On Mon, Nov 05, 2018 at 06:18:10PM +0000, vipul kumar via users wrote:
Greetings,
I'm a Debian user(from almost 3 years). And I've question Why should
I choose Fedora over Debian as a my operating system?
tl;dr:
They're both fine.
Details:
I have both systems on a few machines, although in the last ~2 years
I mainly use Fedora.
Some of the differences:
1: On Fedora - provided you don't need packages that Fedora doesn't
offer, like mpv, vlc, ffmpeg etc. - there's no need to bother
about a sources.list [1] file like on Debian. You just enter a
"dnf check-update", which shows you packages that have installable
newer versions, and then, if you really want to upgrade, do a "dnf
upgrade".
But if someone wants the previously packages like vlc, ffmpeg
etc. getting installed some extra effort is required. See [2] and
[3]. For Linux beginners this effort might be too much - no idea.

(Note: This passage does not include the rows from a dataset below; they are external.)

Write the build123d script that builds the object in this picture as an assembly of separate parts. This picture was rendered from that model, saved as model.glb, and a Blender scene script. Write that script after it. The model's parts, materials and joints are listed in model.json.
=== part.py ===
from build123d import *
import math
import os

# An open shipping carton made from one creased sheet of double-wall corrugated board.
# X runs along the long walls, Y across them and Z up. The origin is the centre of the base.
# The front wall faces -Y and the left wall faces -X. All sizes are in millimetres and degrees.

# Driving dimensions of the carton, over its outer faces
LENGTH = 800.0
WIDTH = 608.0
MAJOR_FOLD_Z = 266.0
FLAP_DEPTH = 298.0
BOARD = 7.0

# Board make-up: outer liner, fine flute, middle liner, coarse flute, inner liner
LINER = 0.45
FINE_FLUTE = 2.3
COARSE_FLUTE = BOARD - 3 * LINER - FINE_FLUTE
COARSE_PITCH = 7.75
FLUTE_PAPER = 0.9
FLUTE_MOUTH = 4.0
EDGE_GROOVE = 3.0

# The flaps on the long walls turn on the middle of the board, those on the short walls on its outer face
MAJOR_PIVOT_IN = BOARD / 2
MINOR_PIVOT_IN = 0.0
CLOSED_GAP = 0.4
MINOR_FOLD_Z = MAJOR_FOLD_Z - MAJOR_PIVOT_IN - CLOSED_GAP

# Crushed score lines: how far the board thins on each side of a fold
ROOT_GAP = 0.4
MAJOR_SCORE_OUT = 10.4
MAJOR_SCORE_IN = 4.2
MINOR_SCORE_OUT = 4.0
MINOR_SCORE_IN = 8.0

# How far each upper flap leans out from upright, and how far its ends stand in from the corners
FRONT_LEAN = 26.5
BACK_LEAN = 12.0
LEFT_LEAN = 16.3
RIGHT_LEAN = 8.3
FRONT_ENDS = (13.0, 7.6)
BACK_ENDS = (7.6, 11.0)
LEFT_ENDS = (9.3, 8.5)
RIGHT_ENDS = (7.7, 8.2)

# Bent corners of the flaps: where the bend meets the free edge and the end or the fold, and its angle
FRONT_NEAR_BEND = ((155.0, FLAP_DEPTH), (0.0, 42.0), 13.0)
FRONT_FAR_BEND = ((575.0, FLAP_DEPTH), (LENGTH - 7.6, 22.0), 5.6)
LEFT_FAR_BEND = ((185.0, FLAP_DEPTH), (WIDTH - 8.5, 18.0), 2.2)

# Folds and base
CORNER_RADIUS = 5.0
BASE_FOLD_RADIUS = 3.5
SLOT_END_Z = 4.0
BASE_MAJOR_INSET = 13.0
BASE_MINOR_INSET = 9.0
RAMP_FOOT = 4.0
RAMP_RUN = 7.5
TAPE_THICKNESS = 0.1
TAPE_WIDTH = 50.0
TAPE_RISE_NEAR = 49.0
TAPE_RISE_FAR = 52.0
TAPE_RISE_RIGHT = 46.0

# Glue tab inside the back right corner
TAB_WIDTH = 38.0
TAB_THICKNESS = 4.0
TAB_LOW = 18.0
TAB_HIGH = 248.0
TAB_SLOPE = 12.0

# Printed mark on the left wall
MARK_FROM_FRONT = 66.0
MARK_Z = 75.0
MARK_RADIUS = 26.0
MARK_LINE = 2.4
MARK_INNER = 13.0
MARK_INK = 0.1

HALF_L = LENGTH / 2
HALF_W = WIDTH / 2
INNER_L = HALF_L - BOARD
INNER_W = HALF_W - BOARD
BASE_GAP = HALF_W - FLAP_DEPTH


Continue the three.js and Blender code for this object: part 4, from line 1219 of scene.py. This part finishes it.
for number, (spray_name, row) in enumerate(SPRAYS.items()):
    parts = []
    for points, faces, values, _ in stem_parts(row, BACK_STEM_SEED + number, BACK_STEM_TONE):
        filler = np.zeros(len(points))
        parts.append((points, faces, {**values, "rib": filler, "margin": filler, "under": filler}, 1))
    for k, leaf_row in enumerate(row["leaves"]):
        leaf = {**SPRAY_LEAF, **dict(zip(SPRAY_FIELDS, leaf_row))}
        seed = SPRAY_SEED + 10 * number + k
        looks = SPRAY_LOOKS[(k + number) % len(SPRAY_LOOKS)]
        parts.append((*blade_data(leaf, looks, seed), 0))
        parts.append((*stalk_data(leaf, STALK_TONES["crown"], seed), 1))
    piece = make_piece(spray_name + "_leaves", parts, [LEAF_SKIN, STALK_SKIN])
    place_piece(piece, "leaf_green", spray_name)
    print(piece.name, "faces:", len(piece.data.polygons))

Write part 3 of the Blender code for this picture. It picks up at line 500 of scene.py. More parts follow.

On Debian, as you know, for getting the same result, all one has
to do is change the sources list. So for example to get non-free
stuff installed, all one has to do is adding non-free to that
sources list, issue (IIRC) an "apt-get update" and then install
the desired software.
On Debian, you even should have the option to move your whole
system from the stable version to a "testing" version by more or
less a simple edit of your sources file: Upgrade your current
stable version to the latest freshest version, reboot, edit the
sources file to include the testing version, again issue "apt-get
update" to pull in the package info for testing, install testing,
reboot.
On Fedora, if you have extra non-Fedora package repos enabled, the
effort might be a little bit more to upgrade, from one Fedora
version to a fresher one.
2: IINM: You have more packages available on Debian. For example
"ansiweather", a CLI tool to show you specific weather info in a
terminal, isn't available on Fedora - reason, I guess, is there
are no persons willing to package and maintain it for Fedora.
Or "pass", a small lightweight pw manager: you actually have
"pass" in the Feora repos, but only one of the available
extensions for it, even in the latest F29 version - on Debian you
have four [4] for testing and unstable. Note that the very latest
Fedora version is some sort of testing version (maybe a little
more stable than testing on Debian), but still ..
3: Fedora is a driver at times, and in that respect, really edgy: For
example they seem to try making upgrades much more easy, and
safer, for folks not interested in computers, i.e. its underlying
technology, but interested only in just using these machines
safely. For that purpose (I hope, that's one of the purposes)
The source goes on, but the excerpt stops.